:: Provided information ::
%%

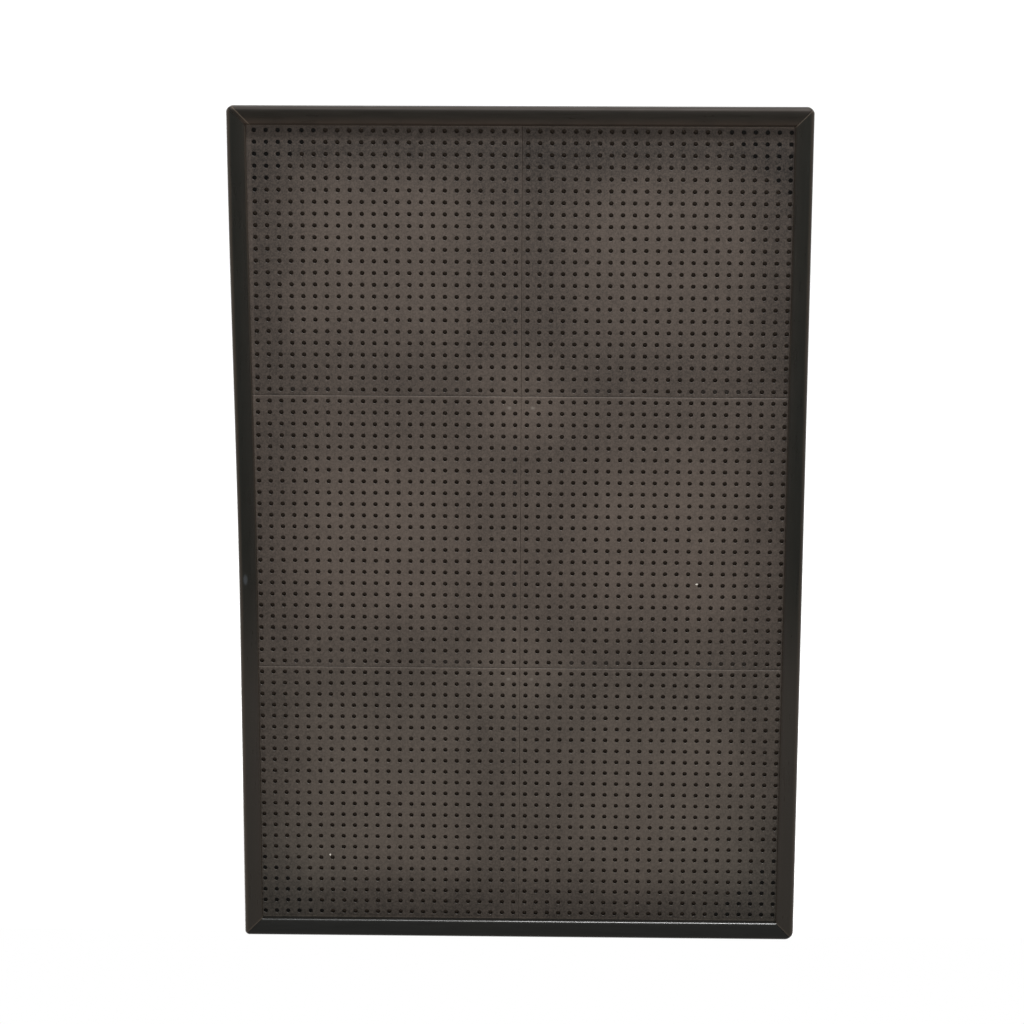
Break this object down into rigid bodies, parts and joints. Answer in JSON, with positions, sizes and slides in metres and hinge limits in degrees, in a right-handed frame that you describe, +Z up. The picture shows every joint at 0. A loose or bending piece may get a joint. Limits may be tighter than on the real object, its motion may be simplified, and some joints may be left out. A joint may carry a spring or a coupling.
{
  "type": "framed pegboard display panel",
  "caption": "Flat wall-hung display panel: perforated square tiles on a half-inch hole grid, set behind the lip of a mitred black frame.",
  "frame": {"origin": "centre of the bounding box, halfway up, across and through the panel", "axes": "+Z up the panel, +X to the right seen from the front, the front faces -Y"},
  "size_m": [0.62, 0.0194, 0.93],
  "materials": {
    "black_lacquer": "black satin lacquer on wood",
    "tile_plastic": "fine matt moulded plastic, warm dark grey",
    "painted_block": "black paint on wood",
    "hardboard": "smooth brown hardboard",
    "zinc_steel": "zinc-plated steel",
    "screw_steel": "zinc-plated steel, slightly yellow",
    "key_steel": "bare steel strip"
  },
  "bodies": {
    "root": {"rail_top": "black_lacquer", "rail_bottom": "black_lacquer", "rail_left": "black_lacquer", "rail_right": "black_lacquer", "tile_top_left": "tile_plastic", "tile_top_right": "tile_plastic", "tile_middle_left": "tile_plastic", "tile_middle_right": "tile_plastic", "tile_bottom_left": "tile_plastic", "tile_bottom_right": "tile_plastic", "corner_block_top_left": "painted_block", "corner_block_top_right": "painted_block", "corner_block_bottom_left": "painted_block", "corner_block_bottom_right": "painted_block", "hanger_plate_left": "zinc_steel", "hanger_plate_right": "zinc_steel", "back_board": "hardboard", "back_board_screws": "screw_steel", "tile_screws": "screw_steel", "hanger_screws": "screw_steel", "mitre_keys": "key_steel"}
  },
  "joints": []
}
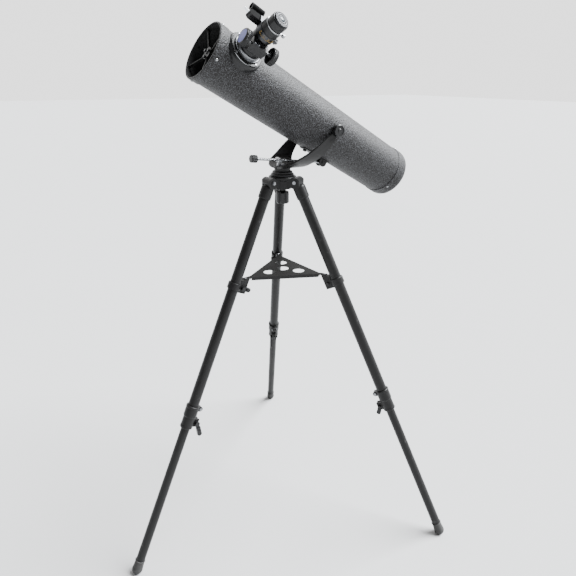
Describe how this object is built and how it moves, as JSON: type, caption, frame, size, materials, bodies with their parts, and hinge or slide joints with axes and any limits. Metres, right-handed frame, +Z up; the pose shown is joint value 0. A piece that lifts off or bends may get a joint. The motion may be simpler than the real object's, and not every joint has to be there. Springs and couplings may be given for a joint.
{
  "type": "newtonian reflector telescope",
  "caption": "Small reflector telescope on a yoke mount with a slow motion rod, focuser, reflex finder and extending tripod with an accessory tray.",
  "frame": {"origin": "on the floor, in the middle of the whole footprint", "axes": "+Z up; the optical tube points along +X, raised 29.5 degrees; the focuser is on the +Y side"},
  "size_m": [0.9327, 0.9004, 1.4456],
  "materials": {
    "black_plastic": "moulded, lightly grained",
    "black_satin": "satin black powder coat",
    "blue_plastic": "glossy blue",
    "bright_steel": "bright plated",
    "clear_plastic": "clear, faintly tinted",
    "front_mirror": "front-coated",
    "grey_enamel": "satin grey enamel",
    "hammered_charcoal": "fine hammered charcoal enamel",
    "rubber": "matt",
    "satin_steel": "satin"
  },
  "bodies": {
    "tripod": {"tripod_hub": "black_satin", "tripod_bolts": "satin_steel", "leg_sleeves": "black_satin", "upper_leg_a": "black_satin", "upper_leg_b": "black_satin", "upper_leg_c": "black_satin", "tray_clamps": "black_satin", "leg_collars": "black_satin", "accessory_tray": "black_satin"},
    "leg_a": {"lower_leg_a": "black_satin", "foot_a": "rubber"},
    "leg_b": {"lower_leg_b": "black_satin", "foot_b": "rubber"},
    "leg_c": {"lower_leg_c": "black_satin", "foot_c": "rubber"},
    "tray_knob_a": {"tray_knob_a": "black_plastic"},
    "tray_knob_b": {"tray_knob_b": "black_plastic"},
    "tray_knob_c": {"tray_knob_c": "black_plastic"},
    "leg_lever_a": {"leg_lever_a": "black_plastic"},
    "leg_lever_b": {"leg_lever_b": "black_plastic"},
    "leg_lever_c": {"leg_lever_c": "black_plastic"},
    "azimuth_knob": {"azimuth_knob": "black_plastic"},
    "mount": {"turntable": "black_satin", "center_bolt": "satin_steel", "yoke": "black_satin", "rod_post": "bright_steel"},
    "rod_lock_screw": {"rod_lock_screw": "bright_steel"},
    "slow_rod": {"slow_rod": "bright_steel"},
    "slow_rod_knob": {"slow_rod_knob": "black_plastic"},
    "tube": {"main_tube": "hammered_charcoal", "front_ring": "hammered_charcoal", "rear_cap": "hammered_charcoal", "tube_screws": "bright_steel", "side_bosses": "black_satin", "rod_bracket": "black_satin", "mirror_cell": "black_satin", "primary_mirror": "front_mirror", "mirror_clips": "black_satin", "cell_screws": "satin_steel", "cell_springs": "satin_steel", "spider": "black_satin", "secondary_holder": "black_plastic", "secondary_mirror": "front_mirror", "focuser_base": "black_plastic", "focuser_flange": "bright_steel", "focuser_body": "black_plastic"},
    "altitude_knob_left": {"altitude_knob_left": "black_plastic"},
    "altitude_knob_right": {"altitude_knob_right": "black_plastic"},
    "draw": {"draw_tube": "black_plastic", "eyepiece_holder": "black_plastic", "eyepiece": "bright_steel", "finder_bracket": "grey_enamel", "reflex_finder": "black_plastic", "finder_window": "clear_plastic"},
    "focus_pinion": {"focus_pinion": "bright_steel", "focus_knobs": "black_plastic", "knob_inlays": "blue_plastic"},
    "holder_screw": {"holder_screw": "bright_steel"},
    "zoom_ring": {"zoom_ring": "black_plastic"},
    "finder_dial": {"finder_dial": "satin_steel"}
  },
  "joints": [
    {"name": "leg_extension_a", "type": "slide", "parent": "tripod", "child": "leg_a", "axis": [0.4126, 0.0361, -0.9102], "range_m": [-0.36, 0.03]},
    {"name": "tray_knob_turn_a", "type": "hinge", "parent": "tripod", "child": "tray_knob_a", "pos_m": [0.08536, 0.03395, 0.75465], "axis": [-0.0872, 0.9962, 0], "range_deg": [-180, 180]},
    {"name": "leg_lever_turn_a", "type": "hinge", "parent": "tripod", "child": "leg_lever_a", "pos_m": [0.25027, 0.04838, 0.3993], "axis": [-0.0872, 0.9962, 0], "range_deg": [-30, 100]},
    {"name": "leg_extension_b", "type": "slide", "parent": "tripod", "child": "leg_b", "axis": [-0.2376, 0.3393, -0.9102], "range_m": [-0.36, 0.03]},
    {"name": "tray_knob_turn_b", "type": "hinge", "parent": "tripod", "child": "tray_knob_b", "pos_m": [-0.12983, 0.13429, 0.75465], "axis": [-0.8192, -0.5736, 0], "range_deg": [-180, 180]},
    {"name": "leg_lever_turn_b", "type": "hinge", "parent": "tripod", "child": "leg_lever_b", "pos_m": [-0.22478, 0.26989, 0.3993], "axis": [-0.8192, -0.5736, 0], "range_deg": [-30, 100]},
    {"name": "leg_extension_c", "type": "slide", "parent": "tripod", "child": "leg_c", "axis": [-0.175, -0.3754, -0.9102], "range_m": [-0.36, 0.03]},
    {"name": "tray_knob_turn_c", "type": "hinge", "parent": "tripod", "child": "tray_knob_c", "pos_m": [-0.10913, -0.10224, 0.75465], "axis": [0.9063, -0.4226, 0], "range_deg": [-180, 180]},
    {"name": "leg_lever_turn_c", "type": "hinge", "parent": "tripod", "child": "leg_lever_c", "pos_m": [-0.17909, -0.25227, 0.3993], "axis": [0.9063, -0.4226, 0], "range_deg": [-30, 100]},
    {"name": "azimuth", "type": "hinge", "parent": "tripod", "child": "mount", "pos_m": [-0.0512, 0.022, 1.044], "axis": [0, 0, 1], "continuous": true},
    {"name": "azimuth_lock", "type": "hinge", "parent": "tripod", "child": "azimuth_knob", "pos_m": [-0.0512, 0.022, 0.99], "axis": [0, 0, 1], "range_deg": [-180, 180]},
    {"name": "altitude", "type": "hinge", "parent": "mount", "child": "tube", "pos_m": [-0.1722, 0.022, 1.162], "axis": [0, -1, 0], "range_deg": [-24, 40]},
    {"name": "altitude_lock_left", "type": "hinge", "parent": "tube", "child": "altitude_knob_left", "pos_m": [-0.1722, 0.106, 1.162], "axis": [0, 1, 0], "range_deg": [-180, 180]},
    {"name": "altitude_lock_right", "type": "hinge", "parent": "tube", "child": "altitude_knob_right", "pos_m": [-0.1722, -0.062, 1.162], "axis": [0, 1, 0], "range_deg": [-180, 180]},
    {"name": "rod_slide", "type": "slide", "parent": "mount", "child": "slow_rod", "axis": [0.9931, 0, 0.1175], "range_m": [-0.038, 0.062]},
    {"name": "slow_motion", "type": "hinge", "parent": "slow_rod", "child": "slow_rod_knob", "pos_m": [0.03382, 0.022, 1.09454], "axis": [0.9931, 0, 0.1175], "continuous": true},
    {"name": "rod_lock", "type": "hinge", "parent": "mount", "child": "rod_lock_screw", "pos_m": [-0.0382, 0.022, 1.08601], "axis": [0, 1, 0], "range_deg": [-180, 180]},
    {"name": "focus_slide", "type": "slide", "parent": "tube", "child": "draw", "axis": [-0.2682, 0.8387, 0.474], "range_m": [-0.005, 0.036]},
    {"name": "focus_turn", "type": "hinge", "parent": "tube", "child": "focus_pinion", "pos_m": [0.07645, 0.13542, 1.35306], "axis": [-0.8704, 0, -0.4924], "range_deg": [-72, 520]},
    {"name": "holder_lock", "type": "hinge", "parent": "draw", "child": "holder_screw", "pos_m": [0.03023, 0.15786, 1.3779], "axis": [-0.8704, 0, -0.4924], "range_deg": [-180, 180]},
    {"name": "zoom", "type": "hinge", "parent": "draw", "child": "zoom_ring", "pos_m": [0.04843, 0.17715, 1.40259], "axis": [-0.2682, 0.8387, 0.474], "range_deg": [-60, 60]},
    {"name": "finder_switch", "type": "hinge", "parent": "draw", "child": "finder_dial", "pos_m": [0.05425, 0.11653, 1.40449], "axis": [-0.8704, 0, -0.4924], "range_deg": [0, 300]}
  ],
  "couplings": [
    {"joint": "rod_slide", "follows": "altitude", "m_per_rad": 0.087},
    {"joint": "focus_turn", "follows": "focus_slide", "rad_per_m": 250}
  ]
}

%%

:: Given problem ::
Pull out each line containing the word "joints" and copy it.

:: Task solution ::
Break this object down into rigid bodies, parts and joints. Answer in JSON, with positions, sizes and slides in metres and hinge limits in degrees, in a right-handed frame that you describe, +Z up. The picture shows every joint at 0. A loose or bending piece may get a joint. Limits may be tighter than on the real object, its motion may be simplified, and some joints may be left out. A joint may carry a spring or a coupling.
  "joints": []
Describe how this object is built and how it moves, as JSON: type, caption, frame, size, materials, bodies with their parts, and hinge or slide joints with axes and any limits. Metres, right-handed frame, +Z up; the pose shown is joint value 0. A piece that lifts off or bends may get a joint. The motion may be simpler than the real object's, and not every joint has to be there. Springs and couplings may be given for a joint.
  "joints": [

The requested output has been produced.